In other words, the plan was: put the right man in place, and let him come up with a plan. This failed, in part because the man (I believe) is less than many thought he was, because the plans he’s developed and implemented have been less successful than we all would have hoped, and — in all probability — because the problem was not Bush in the first place. Just as ‘the man’ in this case is not the solution, the man in that case was not the problem.
What astounds me is that Obama’s struggles against the same forces that beset Bush, and his continuation (and in some cases doubling-down) of countless Bush administration policies, has not led more Obama supporters to reassess their full-throated condemnations of Bush. If Obama had reversed course, then one might plausibly make the case that he’s still fighting against the Bush legacy, struggling to overcome the problems that Bush left him. His policies suggest, however, that Obama would not have done much different from Bush, with the possible exception of “tax cuts for the rich” and the war in Iraq. Neither of these, however, is a major contributor to our current woes.
2. UNIONS AND POLITICIANS. Although this is not the way in which his article is framed, Steven Malanaga illustrates the dangers of public employee unions and the incestuous relationships that often form between them and politicians in the states they dominate. When there is a large public union contingent, then politicians can effectively purchase votes by promising more and more for the unions in compensation and pensions, regardless of whether they are actually able (at present levels of revenue) to meet those obligations. Then, when the state employee pension systems begin to bleed red ink, the state politicos have to scramble for more and more revenue, which makes the state increasingly hostile to business growth. This only drives more employees into the hands of the state, and the cycle continues, with ever higher pension obligations and ever lower amounts of revenue. The politicians become more beholden to the state employee unions, and the corruption grows deeper as the game of favoritism and kickbacks grows more intense, and private employers are driven from the field:
In New Jersey’s case, politicians made promises they couldn’t afford to keep in the form of enhanced pension benefits during a statewide election year in 2001, and then they went a decade contributing virtually nothing to the pension system. The state’s annual pension bill should be about $3 billion, but money has been flying out of the New Jersey pension funds in the form of retiree payments for years, with little coming in.
The math is ugly: last year, a study by George Mason University’s Mercatus Center estimated the funds were paying out nearly $6 billion a year in benefits, but they’ve been taking in only about $1.5 billion in employee contributions. With a stock market that’s gone nowhere in a decade, New Jersey’s own actuaries have estimated that without reform the funds could start running out of money as early as 2014, while Northwestern University finance professor Joshua Rauh pegged 2019 as the date the funds could go bust.

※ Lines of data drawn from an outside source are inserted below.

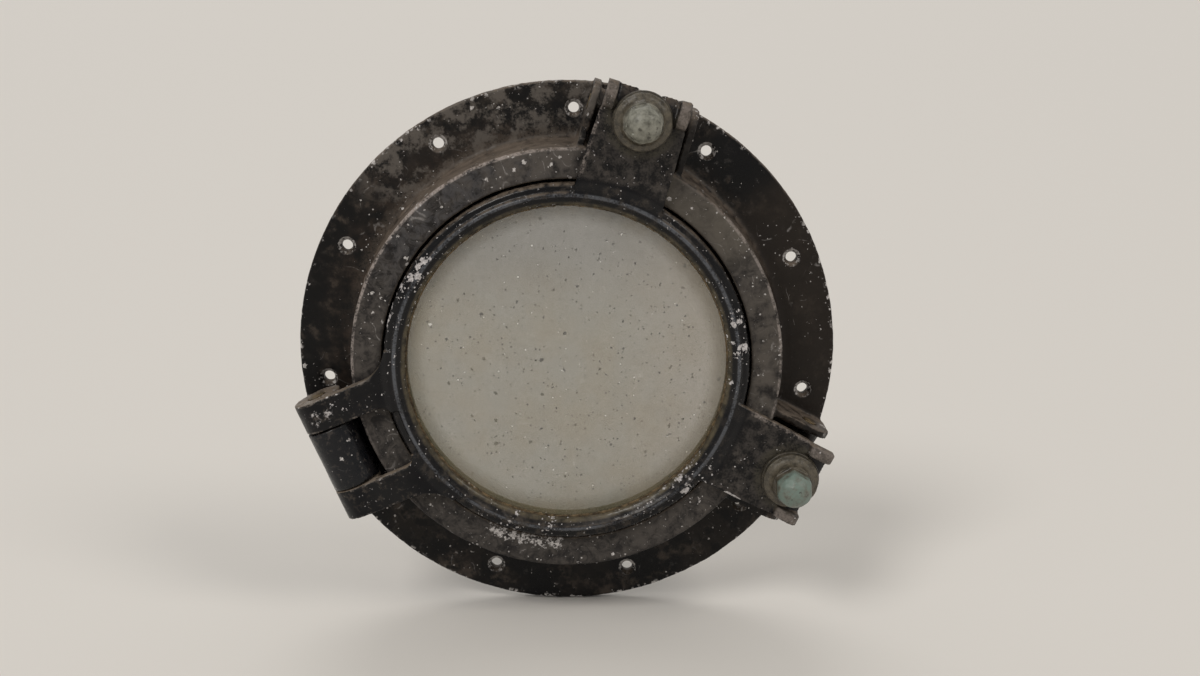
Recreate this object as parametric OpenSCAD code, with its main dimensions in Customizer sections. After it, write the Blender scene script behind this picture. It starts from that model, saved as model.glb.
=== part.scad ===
// Opening ship's porthole (side scuttle): main frame, hinged glazed sash and two swing-bolt dogs.
// The porthole's axis runs along Y and its room side faces -Y. The origin is on the axis,
// in the plane of the flange's back face, which seats on the ship's side.

/* [Main frame] */
// Thickness of the flange
flange_t = 9; // [7:0.5:14]
// Width of the flange outside the raised body
flange_w = 40.5; // [38:0.5:70]
// Height of the body's front face above the flange's back
body_h = 46; // [40:0.5:70]
// Width of the body's front face, from the sash recess to its edge
face_w = 21.5; // [18:0.5:40]
// Setback of the passage's wall behind the sash recess
passage_step = 6; // [3:0.5:10]
// Direction of the latch side, anticlockwise from the right as seen from the room
clock = 23; // [0:0.5:359.5]

/* [Flange screws] */
// Number of countersunk screw holes
hole_count = 11; // [6:1:18]
// Distance of the holes' centres from the flange's edge
hole_edge = 18.5; // [14:0.5:20]
// Diameter of the holes
hole_d = 7.2; // [5:0.1:9]
// Diameter of the countersinks
countersink_d = 12.4; // [9.5:0.1:16]

/* [Sash] */
// Clear diameter of the sash opening
sight_d = 218; // [150:1:350]
// Cover of the front lip and of the retaining ring over the glass
lip_w = 6.6; // [5:0.1:12]
// Wall of the sash around the glass
sash_wall = 8.4; // [7:0.1:14]
// Height of the sash's lip underside above the body's face
lip_seat_h = 2; // [1:0.1:4]
// Height of the rim's crest above the body's face
crest_h = 9.5; // [9:0.1:12]
// Thickness of the hinge arms and the dog lugs
plate_t = 8; // [7:0.1:12]

/* [Glass] */
// Thickness of the glass
glass_t = 8; // [6:0.5:12]
// Thickness of each bedding ring
bedding_t = 1.2; // [0.8:0.1:2]
// Thickness of the retaining ring
ring_t = 6.3; // [5:0.1:10]
// Number of spanner notches in the retaining ring
notch_count = 4; // [2:1:8]

/* [Gasket] */
// Width of the gasket
gasket_w = 6; // [4:0.1:7]
// Depth of the gasket's groove
groove_depth = 4.5; // [3:0.1:6]
// Height of the ledge that carries the gasket
ledge_t = 11; // [9:0.5:14]

/* [Hinge] */
// Radius of the hinge barrel
barrel_r = 17; // [14:0.5:20]
// Distance of the hinge axis from the body's edge
hinge_out = 21; // [19:0.5:26]
// Length of the frame's knuckle
knuckle_l = 43.8; // [30:0.2:60]
// Width of each hinge arm
arm_w = 21.8; // [16:0.2:30]
// Diameter of the hinge pin
hinge_pin_d = 12; // [8:0.5:14]

/* [Dogs] */
// Angle from the latch direction to each dog
dog_spread = 50.3; // [35:0.1:55]
// Distance of the dog's axis from the body's edge
dog_out = 25; // [22:0.5:30]
// Height of the dog's pin above the flange's front
dog_pin_h = 17; // [15:0.5:20]
// Diameter of the dog's pin
dog_pin_d = 10; // [8:0.5:12]
// Diameter of the swing bolt's shank
bolt_d = 12; // [10:0.5:14]
// Radius of the swing bolt's eye
eye_r = 11; // [9.5:0.5:13]
// Width of the swing bolt's eye
eye_w = 24; // [16:0.5:28]
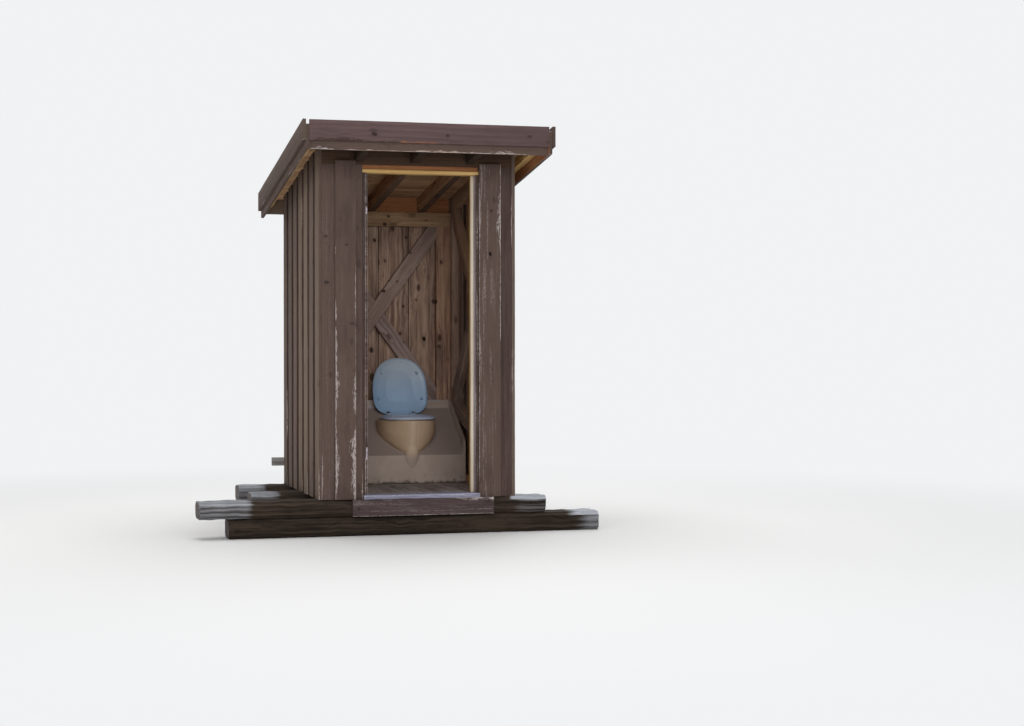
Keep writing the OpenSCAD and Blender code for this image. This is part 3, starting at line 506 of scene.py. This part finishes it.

The results: a state once flush with jobs spilling out from New York City and Philadelphia is now ranked 44th in the country in job creation numbers.
There’s no mystery behind these numbers. Just ask business executives what they think about the state. In a recent survey by CEO Magazine, executives ranked New Jersey one of the least likely places where they would expand or start a new business. As the state has scrambled for more revenues it has grown ever more assertive and business-unfriendly. Financial executives polled by CFO Magazine have rated the state’s finance department as one of the three most unpredictable and least fair among the states.
3. JUST SAY WHOA. Further endearing him to conservatives everywhere, Marco Rubio leaps to catch a falling Nancy Reagan.
In the Pews
1. WITH OUR COMPLEMENTS. In Part 2 of Her.meneutics’ series on the gender debates, Russell Moore defends complementarianism, or the view that men and women are called to different but equally valuable roles in marriage. The assignment of spiritual headship to men, he argues, actually empowers women, and egalitarians and complementarians can find common cause in fighting many factors demeaning women, such as pornography and our pornographic culture.
2. EVOLVING FAITH. John Mark Reynolds on Rick Perry’s evolution comments, and the broader issues of evolution, Darwinism and creationism:
Governor Perry wants to leave room for God. Darwinism does not, but evolution can if understood modestly. Internet atheists will be eager to confuse this issue, as will a few religious believers, but there is an important issue here.
Schools should teach the scientific consensus, but not smuggle secularism or Darwinism in with it. They do and it should stop. If these discussions cannot take place in science class, then there should be a good class in philosophy offered.
The whole piece is well worth reading.
3. MAHANEY AFFIRMED. For those who have been following the story of the accusations made against C. J. Mahaney, his confession to certain sins and faults, his leave of absence as President of Sovereign Grace Ministries, and the independent inquiry into the whole situation: a preliminary hearing, examining only whether Mahaney is unfit to continue working as a pastor while the inquiry proceeds, on the basis of the sins to which he has already confessed, has found that Mahaney is not unfit. The broader inquiry will continue, but the preliminary inquiry found that he is fit to continue preaching in spite of the sins to which he has confessed. Read more here.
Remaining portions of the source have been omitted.